The Pixar deal hinged on Iger sussing out the concerns of the animation studio’s leaders, John Lasseter and Ed Catmull, who wanted to ensure that it would not be subsumed by Disney. Iger assured them that it wouldn’t, but he did more than talk. He negotiated a “social compact” that guaranteed that Pixar would maintain its own identity and culture.
The key to the Marvel deal was CEO and controlling shareholder Ike Perlman, who had a reputation for being tough and proud. “I went to meet Ike at Marvel offices in midtown Manhattan,” says Iger. “I wanted him to feel that I was there out of respect, so I went to New York expressly to meet with him and showed up by myself, not with a team of Disney executives.”
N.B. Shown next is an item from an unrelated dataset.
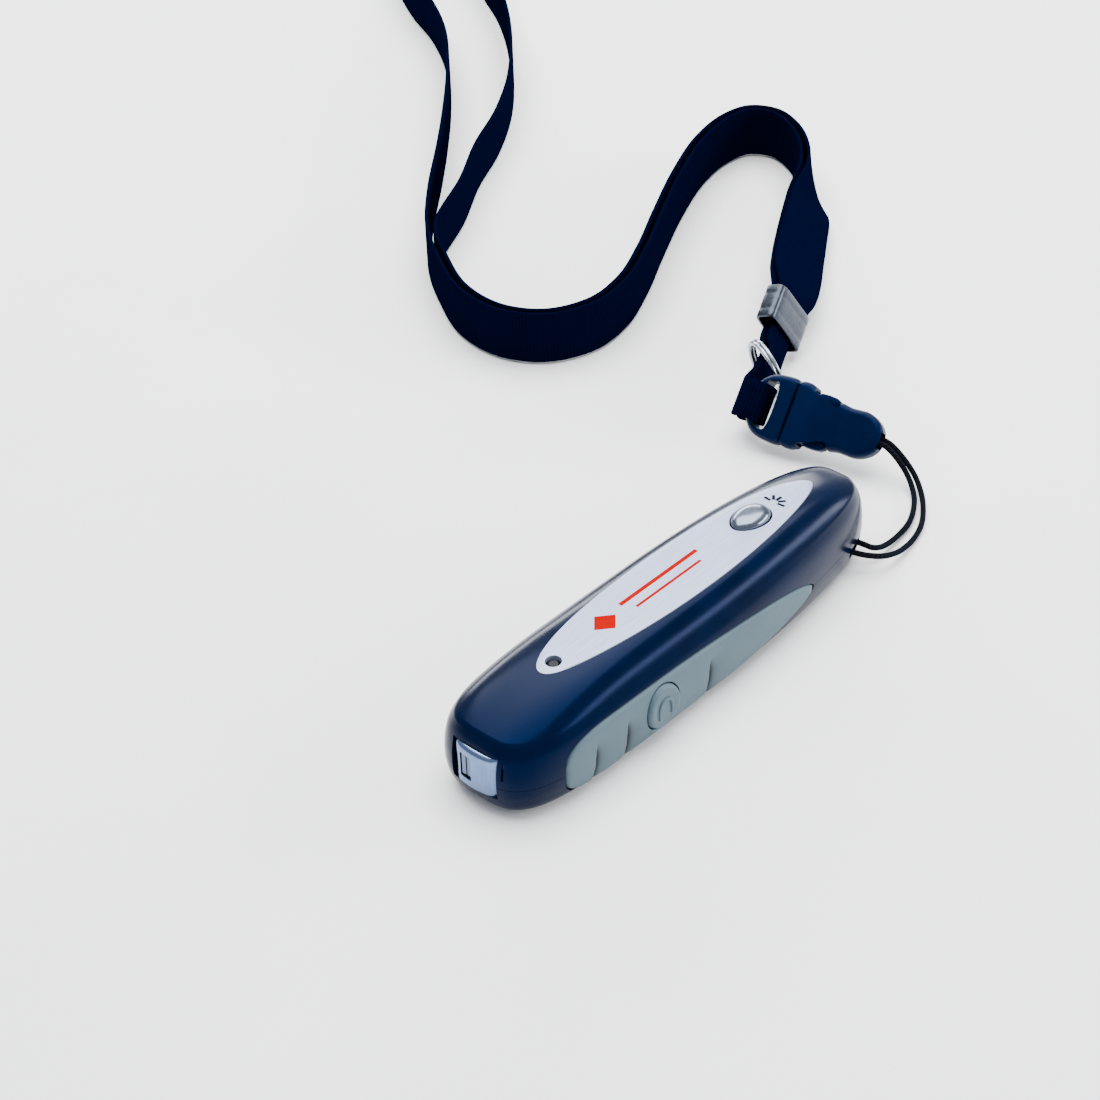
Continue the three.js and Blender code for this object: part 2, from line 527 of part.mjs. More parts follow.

Both men knew what Iger wanted, but he took the time to get to know Perlman over several days. Iger also invited Marvel’s key creatives to Disney. “I uttered the same sentence to them that I had repeated multiple times during my negotiations with Steve and John and Ed,” he says, “‘It doesn’t make any sense for us to buy you for what you are and then turn you into something else.’” Then, Iger waited for Perlman to signal that he was willing to enter serious negotiations, instead of trying to push for them himself.
The same theme of empathy repeats itself in the deals with George Lucas at Lucasfilms and Rupert Murdoch at 21st Century Fox. Each was a unique deal involving very different personalities, but empathy always played a key role. “You have to know what you want out of any deal, but to get there you also need be aware of what’s at stake for the other person,” says Iger.
Figuring out what’s at stake for others and acting on what you’ve figured out is empathy in action.